The British government is laying out a welcome mat for Chinese state-owned companies to invest in our nuclear sector. Is this really a good idea?
The chancellor of the exchequer, George Osborne, is in China, attempting to open the floodgates to a rush of investment from its overflowing coffers from mass manufacturing and raw materials into the UK economy. A major focus of the trade mission is to secure investment in the UK’s nuclear sector, with an agreement signed yesterday on civil nuclear cooperation between the two countries and talks believed to be taking place on China’s state-owned operator, Chinese General Nuclear Power Group (CGN), taking a substantial minority stake in the Hinkley Point C station which EDF is proposing to build in Somerset.
The Financial Times is reporting that part of the deal will allow CGN itself to build and co-operate a nuclear power station in the UK at some unspecified point in the future, subject to the same safety regulations that other operators have to meet. CGN’s reactor design would also have to pass the Generic Design Assessment necessary for any new reactor to be approved for UK use.
We’re all now aware of the government’s approach to UK infrastructure: it doesn’t matter who owns it as long as it works. But this one will ring alarm bells.
When EdF is saying that British firms can’t reach the material traceability standards to even provide components for Hinkley Point — UK engineering contribution seems to be limited to digging holes and pouring concrete — should we really be laying down quite as much of a red carpet to Chinese firms, whose regard for safety is an unknown quantity? In fact, with continuing concerns about Chinese cyber-attacks on foreign governments’ computer systems, should we really be inviting companies which many believe to be effectively arms of the Chinese government into our critical infrastructure at all?

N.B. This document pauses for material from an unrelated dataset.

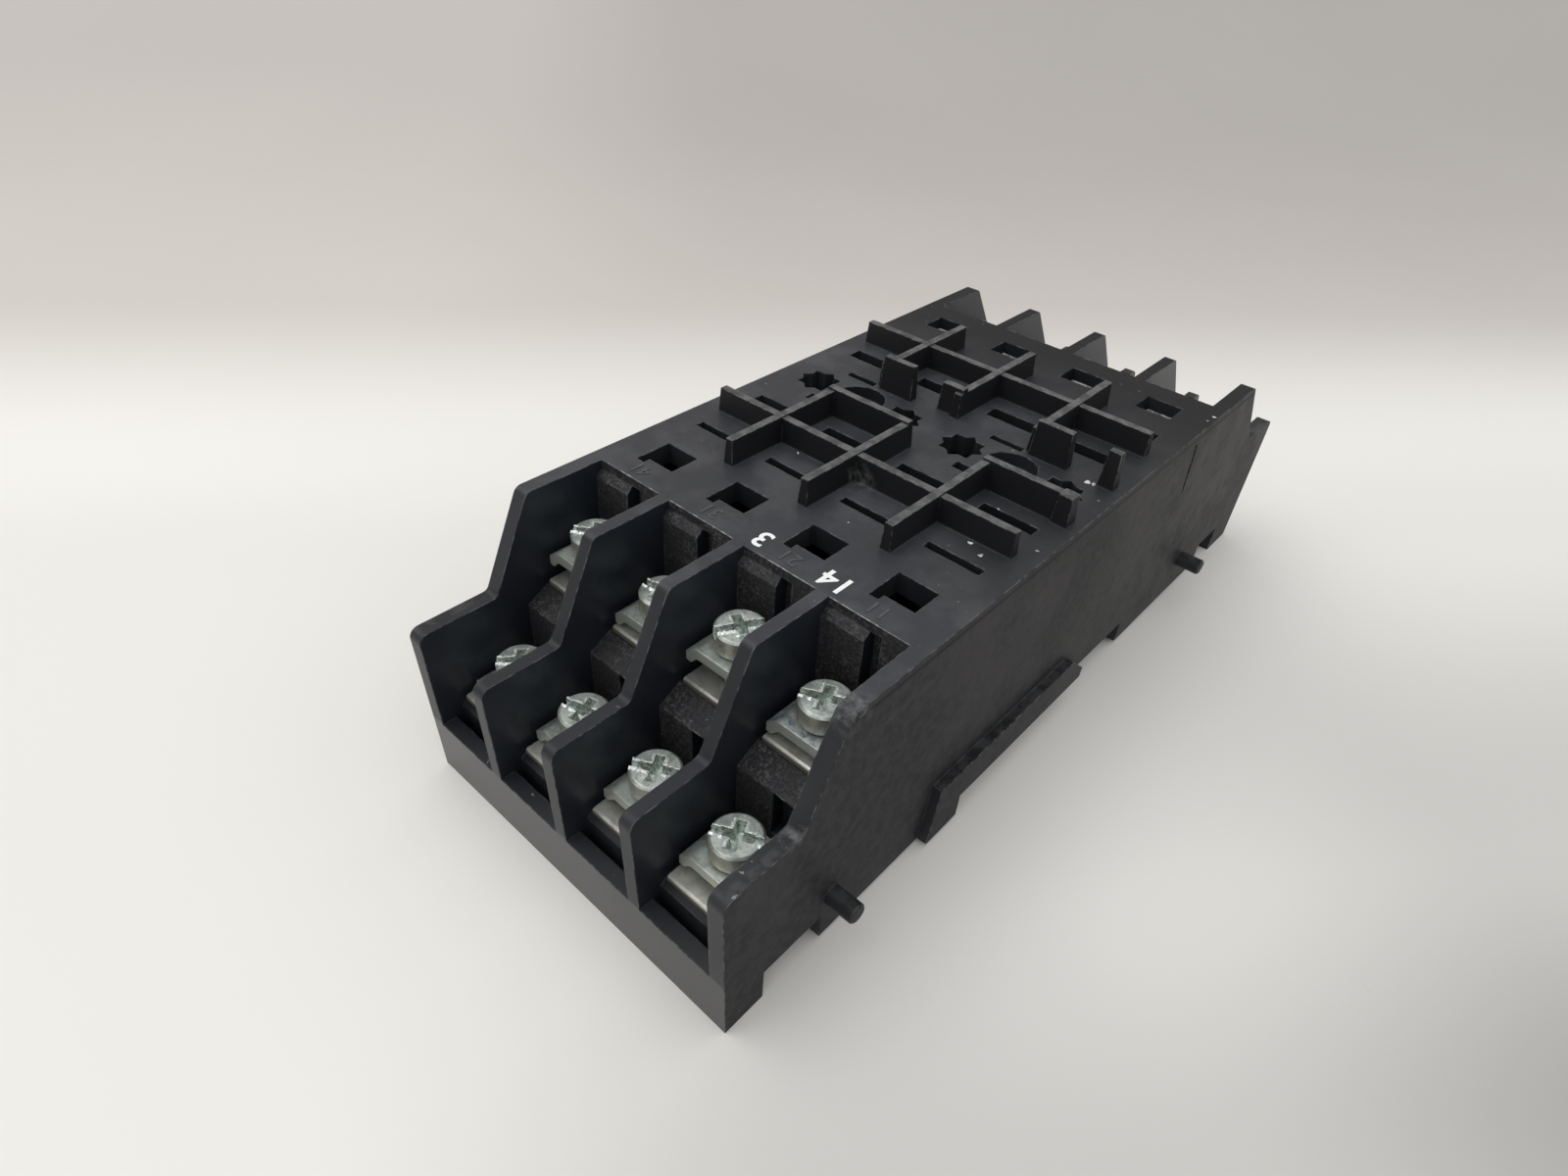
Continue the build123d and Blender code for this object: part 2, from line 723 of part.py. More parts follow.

The US and Australia bar Chinese involvement in critical infrastructure for security reasons. Even given the UK government’s seeming lack of recognition of the concept of ‘critical infrastructure’, it does seem distasteful to hand to a government with such a poor human rights record – and which threw what can only be described as a massive strop when David Cameron met the Dalai Lama – the keys not only to a huge chunk of the UK’s power generation capacity (and let’s remember that new nuclear is the keystone policy for keeping the lights on when old coal-fired and ageing nuclear plants come offstream) but also to nuclear technology, pretty much the defining case for ‘sensitive’. But London mayor Boris Johnson, accompanying Mr Osborne on his mission, has seemed to imply that mentioning China’s human rights record during negotiations is seen as discourteous. Don’t mention Tiananmen Square. Or Tibet.
The Engineer isn’t jingoistic. We’re all for international cooperation on technology, and where overseas investment has led to economic revival of industry sectors and job creation, we’ve been only to happy to trumpet it — take the revival of the UK automotive sector in the Northeast, for example. But nuclear power stations are not the equivalent of car plants, and there’s a big difference (not only in technological terms) between an internal combustion engine and a fission reactor. Mr Osborne has previously tried to position himself as a champion of British technology development and a guardian of British jobs. Allowing China this level of access to the UK civil nuclear sector is a strange way of of showing it; and as the representative of a party which likes to claim it has Britain’s security interests close to its heart, it’s positively inexplicable.